Foto: Zohra Bensemra/Reuters
Mykolaiv: 36 mortos em ataque à administração regional
Em 29 de março, um ataque aéreo atingiu o prédio da administração regional de Mykolaiv. A parte central do edifício foi completamente destruída, do primeiro ao nono andar, restando apenas um esqueleto do prédio. A explosão também danificou vários edifícios residenciais e administrativos próximos, causando a morte de 36 cidadãos.
Em 16 de março, uma bomba destruiu o teatro no centro de Mariupol. De acordo com a Human Rights Watch, mais de 500 civis estavam se abrigando dos ataques no prédio na época. A palavra "Crianças" escrita em enormes letras brancas na frente e atrás do prédio não serviu como escudo. Segundo a prefeitura, 300 morreram.
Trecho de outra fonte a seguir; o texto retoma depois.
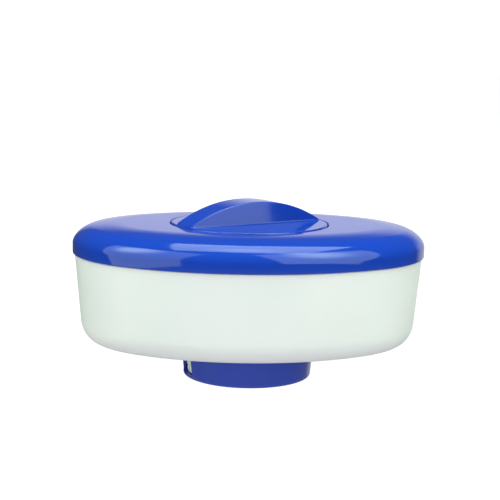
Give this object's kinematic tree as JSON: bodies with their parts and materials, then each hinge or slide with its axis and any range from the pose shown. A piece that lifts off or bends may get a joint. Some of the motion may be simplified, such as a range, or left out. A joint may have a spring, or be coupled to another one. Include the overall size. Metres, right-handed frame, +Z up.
{
  "type": "floating chlorine dispenser",
  "caption": "Oval float with a slotted tablet canister through its middle, a screw cap with an arched grip on top and a turning flow collar below.",
  "frame": {"origin": "centre of the flow collar's underside, which is the centre of the object's base", "axes": "+X along the oval's long way, -Y towards the front, +Z up through the cap"},
  "size_m": [0.235, 0.175, 0.1182],
  "materials": {
    "blue_cover": "polished injection moulding",
    "blue_cap": "polished injection moulding",
    "blue_collar": "satin injection moulding",
    "white_tub": "milky satin moulding",
    "white_canister": "satin moulding",
    "seal": "moulded rubber"
  },
  "bodies": {
    "float_body": {"top_cover": "blue_cover", "float_tub": "white_tub", "cover_gasket": "seal", "tablet_canister": "white_canister", "neck_gasket": "seal", "canister_seal": "seal"},
    "cap_seal": {"cap_gasket": "seal"},
    "cap": {"filler_cap": "blue_cap"},
    "collar": {"flow_collar": "blue_collar"}
  },
  "joints": [
    {"name": "cap_lift", "type": "slide", "parent": "float_body", "child": "cap_seal", "axis": [0, 0, 1], "range_m": [0, 0.0601]},
    {"name": "cap_turn", "type": "hinge", "parent": "cap_seal", "child": "cap", "pos_m": [0, 0, 0.1], "axis": [0, 0, 1], "range_deg": [0, 360]},
    {"name": "collar_turn", "type": "hinge", "parent": "float_body", "child": "collar", "pos_m": [0, 0, 0.01], "axis": [0, 0, 1], "range_deg": [0, 40]}
  ],
  "couplings": [
    {"joint": "cap_lift", "follows": "cap_turn", "m_per_rad": 0.0095493}
  ]
}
Foto: Pavel Klimov/REUTERS
Mariupol: quatro mortos em ataque a clínica
Um ataque aéreo russo em 9 de março destruiu o hospital infantil e a maternidade de Mariupol. Houve menos quatro mortes, incluindo uma grávida e seu bebê, 17 ficaram feridos. Enquanto o Ministério da Defesa russo falou de uma "provocação encenada", o chefe da diplomacia da União Europeia, Josep Borrell, chamou o atentado de "crime de guerra".
Foto: Evgeniy Maloletka/AP/picture alliance
Charkiv: foguete mata 24 pessoas
Um vídeo de vigilância divulgado pelo Ministério das Relações Exteriores da Ucrânia mostrou um foguete atingindo o prédio da Administração Estatal Regional de Kharkiv em 1º de março, causando 24 mortes, inclusive de transeuntes.
Foto: Pavel Dorogoy/AP/picture alliance
Inquérito do Tribunal Penal Internacional
As autoridades ucranianas relatam mais de 29 mil crimes de guerra, do início do conflito, em 24 de fevereiro de 2022, até 26 de agosto. Investigações independentes prosseguem. O Tribunal Penal Internacional enviou equipes para coletar informações. De acordo com as Convenções de Genebra, ataques deliberados a civis são crimes de guerra. No entanto, a Rússia não reconhece a corte sediada em Haia.